Now the important part. The Darkroom has many editing features that will allow you to complete most tasks.

Basic adjustments, tone curves, levels, and split toning are all included.

Darktable also includes some advanced image-editing tools like color correction for 2D color grading, denoise noise reduction, and lens correction profiles.

Darktable color correction

I didn’t notice any standard way of creating layers, but there are options for local adjustments similar to Lightroom: brush, radial, and gradient masks.

For a free Lightroom alternative, Darktable surprisingly offers advanced tools for the photography workflow.

Exporting

Exporting images in Darktable is done from the library or Lighttable.

Darktable allows you to assign standard color profiles to the output file like sRBG or Adobe RGB. I didn’t see an option for ProPhoto RGB or to upload a custom color profile.

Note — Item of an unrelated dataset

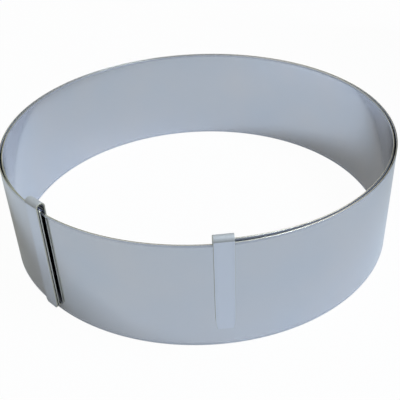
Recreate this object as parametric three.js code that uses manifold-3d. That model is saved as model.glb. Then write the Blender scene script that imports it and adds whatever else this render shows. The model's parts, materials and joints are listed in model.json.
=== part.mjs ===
// Adjustable cake ring: one springy steel strip, wound nearly twice round, with a folded steel clip
// at each end that reaches over the layer beside it. As the ring is opened or closed, each clip
// slides along the strip. Millimetres, +Z up. The origin is on the axis of the ring, at the level of
// the lowest point of the clips, on which the ring stands.
import * as THREE from "three";
import { mergeVertices } from "three/addons/utils/BufferGeometryUtils.js";
import Module from "manifold-3d";

// Driving dimensions of the strip
const ringDiameter = 182;
const stripHeight = 50;
const stripThickness = 0.5;
const layerPitch = 1.3;
const windingDegrees = 675.05;
const outerEndDegrees = -132.8;

// The strip is sprung a little upwards towards each of its ends
const outerEndRise = 2.3;
const outerRiseDegrees = 45;
const innerEndRise = 0.8;
const innerRiseDegrees = 35;

// The strip bends all along its length, so it is divided into short stretches. Each turns on the
// next one at a vertical bend line in the middle of the sheet.
const stretchCount = 49;
const facetsPerStretch = 6;
const bendGap = 0.1;

// Driving dimensions of the clips, which are two of the same pressing
const clipWidth = 7.8;
const clipThickness = 0.6;
const clipStandoff = 0.2;
const layerPlay = 0.7;
const rollProud = 0.08;
const rollRise = 0.5;
const tabShortfall = 8.8;
const tabTaperWidth = 0.6;
const tabTaperHeight = 4;
const hookSweepDegrees = 110;
const hookCornerRadius = 3.2;
const hookCornerDegrees = 75;

// How far a cut runs past what it cuts
const cutOverrun = 1;

// Steel finishes
const stripSteel = { color: 0xa9b4c2, roughness: 0.3, metalness: 1 };
const clipSteel = { color: 0xb3b6b2, roughness: 0.34, metalness: 1 };

// Sizes that follow from the driving dimensions
const outerEndRadius = (ringDiameter - stripThickness) / 2;
const innerEndRadius = outerEndRadius - (layerPitch * windingDegrees) / 360;
const stretchDegrees = windingDegrees / stretchCount;

// A clip's flat leg stands off far enough for the curve of the strip across its width
const legBow = clipWidth ** 2 / (8 * innerEndRadius);
const fixedLegFace = stripThickness / 2 + legBow + clipStandoff;
const freeLegFace = layerPitch + stripThickness / 2 + layerPlay;
const freeLegOuter = freeLegFace + clipThickness;
const hookRadius = fixedLegFace + clipThickness;

// The ring stands on the lower of its two hooks
const stripBottom = Math.max(0, hookRadius - Math.min(innerEndRise, outerEndRise));

const wasm = await Module();
wasm.setup();

function toSolid(geometry) {
  const bare = geometry.clone();
  bare.deleteAttribute("normal");
  bare.deleteAttribute("uv");
  const merged = mergeVertices(bare);
  const vertProperties = new Float32Array(merged.attributes.position.array);
  const triVerts = new Uint32Array(merged.index.array);
  return new wasm.Manifold(new wasm.Mesh({ numProp: 3, vertProperties, triVerts }));
}

function toGeometry(solid) {
  const { vertProperties, triVerts } = solid.getMesh();
  const geometry = new THREE.BufferGeometry();
  geometry.setAttribute("position", new THREE.BufferAttribute(vertProperties, 3));
  geometry.setIndex(new THREE.BufferAttribute(triVerts, 1));
  geometry.computeVertexNormals();
  return geometry;
}

// A point of the spiral in plan. Travel is in degrees along the strip from its outer end, and runs
// clockwise as seen from above; offset is outwards from the middle of the sheet.
function stripPoint(travel, offset = 0) {
  const angle = THREE.MathUtils.degToRad(outerEndDegrees - travel);
  const radius = outerEndRadius - (layerPitch * travel) / 360 + offset;
  return new THREE.Vector2(radius * Math.cos(angle), radius * Math.sin(angle));
}

// The travel that a length along the strip takes up
function travelOfLength(length, travel) {
  return THREE.MathUtils.radToDeg(length / stripPoint(travel).length());
}

// How far the lower edge of the strip is above its lowest part. It is level along each clip.
function stripRise(travel) {
  const clipTravel = travelOfLength(clipWidth, 0);
  const fromInner = windingDegrees - travel;
  const outer = 1 - THREE.MathUtils.smoothstep(travel, clipTravel, outerRiseDegrees);
  const inner = 1 - THREE.MathUtils.smoothstep(fromInner, clipTravel, innerRiseDegrees);
  return outerEndRise * outer + innerEndRise * inner;
}

// One stretch of the strip. Its mesh has its origin on the bend line that joins it to the stretch
// before it on the way from the middle of the strip; the middle stretch has it halfway along.
function stripStretch(index) {
  const from = index * stretchDegrees;
  const to = from + stretchDegrees;
  const middle = (stretchCount - 1) / 2;
  const cut = travelOfLength(bendGap / 2, from);
  const first = index === 0 ? from : from + cut;
  const last = index === stretchCount - 1 ? to : to - cut;
  const pivotTravel = index < middle ? to : index > middle ? from : (from + to) / 2;
  const pivot = stripPoint(pivotTravel);
  const positions = [];
  const faces = [];
  for (let step = 0; step <= facetsPerStretch; step += 1) {
    const travel = THREE.MathUtils.lerp(first, last, step / facetsPerStretch);
    const low = stripRise(travel);
    for (const [side, height] of [[1, 0], [1, 1], [-1, 1], [-1, 0]]) {
      const point = stripPoint(travel, (side * stripThickness) / 2).sub(pivot);
      positions.push(point.x, point.y, low + height * stripHeight);
    }
  }
  for (let step = 0; step < facetsPerStretch; step += 1) {
    for (let corner = 0; corner < 4; corner += 1) {
      const near = step * 4 + corner;
      const next = step * 4 + ((corner + 1) % 4);
      faces.push(near, next + 4, near + 4, near, next, next + 4);
    }
  }
  const lastRing = facetsPerStretch * 4;
  faces.push(0, 2, 1, 0, 3, 2);
  faces.push(lastRing, lastRing + 1, lastRing + 2, lastRing, lastRing + 2, lastRing + 3);
  const shared = new THREE.BufferGeometry();
  shared.setAttribute("position", new THREE.Float32BufferAttribute(positions, 3));
  shared.setIndex(faces);
  const geometry = shared.toNonIndexed();
  geometry.computeVertexNormals();
  const mesh = new THREE.Mesh(geometry, new THREE.MeshStandardMaterial(stripSteel));
  mesh.name = `strip_${String(index + 1).padStart(2, "0")}`;
  mesh.position.set(pivot.x, pivot.y, stripBottom);
  return mesh;
}

// The section of a clip across the strip. X runs from the middle of the strip's end towards the leg
// that is fixed to it, and Y is up from the lower edge of the strip. The sheet comes from its hook
// under the strip, up the fixed leg, round the roll and down the free leg.
function clipSection() {
  const rollX = (hookRadius - freeLegOuter) / 2;
  const rollY = stripHeight + rollRise;
  const halfOuter = (hookRadius + freeLegOuter) / 2;
  const rollOuter = halfOuter + rollProud;
  const rollInner = rollOuter - clipThickness;
  const halfInner = halfOuter - clipThickness;
  const outerCrease = Math.acos(halfOuter / rollOuter);
  const innerCrease = Math.acos(halfInner / rollInner);
  const hookEnd = -THREE.MathUtils.degToRad(hookSweepDegrees);
  const section = new THREE.Shape();
  section.absarc(0, 0, fixedLegFace, hookEnd, 0, false);
  section.absarc(rollX, rollY, rollInner, -innerCrease, Math.PI + innerCrease, false);
  section.lineTo(-freeLegFace, tabShortfall);
  section.lineTo(-freeLegOuter, tabShortfall);
  section.absarc(rollX, rollY, rollOuter, Math.PI + outerCrease, -outerCrease, true);
  section.absarc(0, 0, hookRadius, 0, hookEnd, true);
  return section;
}

// The wedge that tapers one lower corner of the free leg; side is 1 or -1
function taperCutter(side) {
  const halfWidth = clipWidth / 2;
  const slope = tabTaperWidth / tabTaperHeight;
  const drop = cutOverrun;
  const corner = new THREE.Shape([
    new THREE.Vector2(halfWidth, tabShortfall + tabTaperHeight),
    new THREE.Vector2(halfWidth - tabTaperWidth - slope * drop, tabShortfall - drop),
    new THREE.Vector2(halfWidth + cutOverrun, tabShortfall - drop),
    new THREE.Vector2(halfWidth + cutOverrun, tabShortfall + tabTaperHeight),
  ]);
  const depth = clipThickness + layerPlay / 2;
  const geometry = new THREE.ExtrudeGeometry(corner, { depth, bevelEnabled: false });
  const across = new THREE.Vector3(0, side, 0);
  const up = new THREE.Vector3(0, 0, 1);
  const along = new THREE.Vector3().crossVectors(across, up);
  geometry.applyMatrix4(new THREE.Matrix4().makeBasis(across, up, along));
  const outward = -freeLegFace - clipThickness - layerPlay / 4;
  geometry.translate(side > 0 ? outward : outward + depth, 0, 0);
  return toSolid(geometry);
}

// What lies outside one rounded lower corner of the hook; side is 1 or -1. The round runs out in a
// straight line to the bottom of the hook.
function cornerCutter(side) {
  const centreY = clipWidth / 2 - hookCornerRadius;
  const centreZ = hookCornerRadius - hookRadius;
  const sweep = THREE.MathUtils.degToRad(hookCornerDegrees);
  const endY = centreY + hookCornerRadius * Math.cos(sweep);
  const endZ = centreZ - hookCornerRadius * Math.sin(sweep);
  const drop = hookRadius + endZ + cutOverrun / 4;
  const corner = new THREE.Shape();
  corner.absarc(centreY, centreZ, hookCornerRadius, 0, -sweep, true);
  corner.lineTo(endY - drop * Math.tan(sweep), endZ - drop);
  corner.lineTo(clipWidth / 2 + cutOverrun, endZ - drop);
  corner.lineTo(clipWidth / 2 + cutOverrun, centreZ);
  const depth = 2 * (hookRadius + cutOverrun / 4);
  const geometry = new THREE.ExtrudeGeometry(corner, {
    depth,
    bevelEnabled: false,
    curveSegments: 6,
  });
  const across = new THREE.Vector3(0, side, 0);
  const up = new THREE.Vector3(0, 0, 1);
  const along = new THREE.Vector3().crossVectors(across, up);
  geometry.applyMatrix4(new THREE.Matrix4().makeBasis(across, up, along));
  geometry.translate((-side * depth) / 2, 0, 0);
  return toSolid(geometry);
}

// The clip, with X towards the fixed leg, Y across its width and Z up from the strip's lower edge
function clipGeometry() {
  const folded = new THREE.ExtrudeGeometry(clipSection(), {
    depth: clipWidth,
    bevelEnabled: false,
    curveSegments: 8,
  });
  folded.translate(0, 0, -clipWidth / 2);
  folded.rotateX(Math.PI / 2);
  let clip = toSolid(folded);
  for (const side of [1, -1]) {
    clip = clip.subtract(taperCutter(side)).subtract(cornerCutter(side));
  }
  return toGeometry(clip);
}

// Places a clip over the end of the strip: travel is that of its middle, and turn is half a turn
// where the fixed leg is on the inside of the ring
function placeClip(name, travel, turn) {
  const mesh = new THREE.Mesh(clipGeometry(), new THREE.MeshStandardMaterial(clipSteel));
  const middle = stripPoint(travel);
  mesh.name = name;
  mesh.position.set(middle.x, middle.y, stripBottom + stripRise(travel));
  mesh.rotation.z = Math.atan2(middle.y, middle.x) + turn;
  return mesh;
}

const ring = new THREE.Group();
for (let index = 0; index < stretchCount; index += 1) {
  ring.add(stripStretch(index));
}
const outerClipTravel = travelOfLength(clipWidth / 2, 0);
const innerClipTravel = windingDegrees - travelOfLength(clipWidth / 2, windingDegrees);
ring.add(placeClip("outer_end_clip", outerClipTravel, 0));
ring.add(placeClip("inner_end_clip", innerClipTravel, Math.PI));

export default ring;
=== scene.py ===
"""Dresses the adjustable cake ring: a springy steel strip in two layers, with a folded clip at each end."""
import json
import logging
import math
from collections.abc import Sequence
from dataclasses import dataclass
from enum import Enum

import bmesh
import bpy
from mathutils import Matrix, Vector

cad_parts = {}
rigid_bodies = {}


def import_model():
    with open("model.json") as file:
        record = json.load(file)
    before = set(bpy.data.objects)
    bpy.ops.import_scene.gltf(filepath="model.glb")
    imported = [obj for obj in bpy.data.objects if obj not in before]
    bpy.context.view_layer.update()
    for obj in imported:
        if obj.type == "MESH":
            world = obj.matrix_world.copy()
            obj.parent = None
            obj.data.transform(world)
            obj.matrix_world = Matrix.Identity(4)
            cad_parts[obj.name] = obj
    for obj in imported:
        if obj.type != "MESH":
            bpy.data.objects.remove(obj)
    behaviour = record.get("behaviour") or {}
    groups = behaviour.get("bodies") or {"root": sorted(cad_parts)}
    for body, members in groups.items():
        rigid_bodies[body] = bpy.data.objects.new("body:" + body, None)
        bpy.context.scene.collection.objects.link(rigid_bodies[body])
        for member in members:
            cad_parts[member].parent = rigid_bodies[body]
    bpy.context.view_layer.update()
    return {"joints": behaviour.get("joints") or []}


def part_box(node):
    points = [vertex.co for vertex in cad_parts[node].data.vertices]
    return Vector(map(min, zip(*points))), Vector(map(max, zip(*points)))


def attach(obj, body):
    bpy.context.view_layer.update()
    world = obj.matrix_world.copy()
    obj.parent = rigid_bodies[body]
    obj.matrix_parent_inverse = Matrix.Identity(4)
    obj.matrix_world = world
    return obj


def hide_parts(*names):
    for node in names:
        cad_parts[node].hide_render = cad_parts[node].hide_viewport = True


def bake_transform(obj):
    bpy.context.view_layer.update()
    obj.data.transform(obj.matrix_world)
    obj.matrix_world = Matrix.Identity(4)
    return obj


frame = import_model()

log = logging.getLogger("cake_ring")

MM = 0.001

# The map that measures each piece in metres along and across its sheet
SHEET_MAP = "sheet"

# Turn over which the direction of the strip is measured, in radians
SMALL_TURN = 0.001

# A ring of points round the sheet, after its distance along the sheet
Ring = tuple[float, list[Vector]]


def linear_colour(hex_colour: str) -> tuple[float, float, float, float]:
    """Turns an sRGB hex colour into linear light.

    Args:
        hex_colour: Six hex digits, without a leading mark.

    Returns:
        Red, green, blue and an alpha of one.
    """
    channels = [int(hex_colour[i : i + 2], 16) / 255 for i in (0, 2, 4)]
    linear = [c / 12.92 if c <= 0.04045 else ((c + 0.055) / 1.055) ** 2.4 for c in channels]
    return (linear[0], linear[1], linear[2], 1.0)


def add_node(
    tree: bpy.types.NodeTree, kind: str, settings: dict[str, object] | None = None, **inputs: object
) -> bpy.types.Node:
    """Adds a shader node with its settings and links.

    Args:
        tree: The node tree to add to.
        kind: The node's type name.
        settings: Properties of the node itself.
        **inputs: Values by socket name, with underscores for spaces, or by place as i0, i1 and so on where
            sockets share a name. An output socket is linked.

    Returns:
        The new node.
    """
    node = tree.nodes.new(kind)
    for name, value in (settings or {}).items():
        setattr(node, name, value)
    for name, value in inputs.items():
        numbered = name[0] == "i" and name[1:].isdigit()
        socket = node.inputs[int(name[1:])] if numbered else node.inputs[name.replace("_", " ")]
        if isinstance(value, bpy.types.NodeSocket):
            tree.links.new(value, socket)
        else:
            socket.default_value = value
    return node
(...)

You would have to do this in the backend.

You can upload ICC color profiles directly to the Darktable folder for soft proofing.

You’ll be able to save your images in standard formats like JPG, PNG, and TIFF. Also supported is WebP, which is the newer and faster format for web browsers.

Conclusion

Darktable is a great, free alternative to Lightroom if you use one of the non-standard operating systems.

I found the software to be clunky and not as efficient in terms of the photography workflow. And there is quite a learning curve compared to Lightroom or Capture One. I felt like I was jabbing around with web code when I tested Darktable.

But it’s pretty good for free photography software.

If you can afford it and have Windows or macOS, premium photography software will save you time and help you create more aesthetic photos.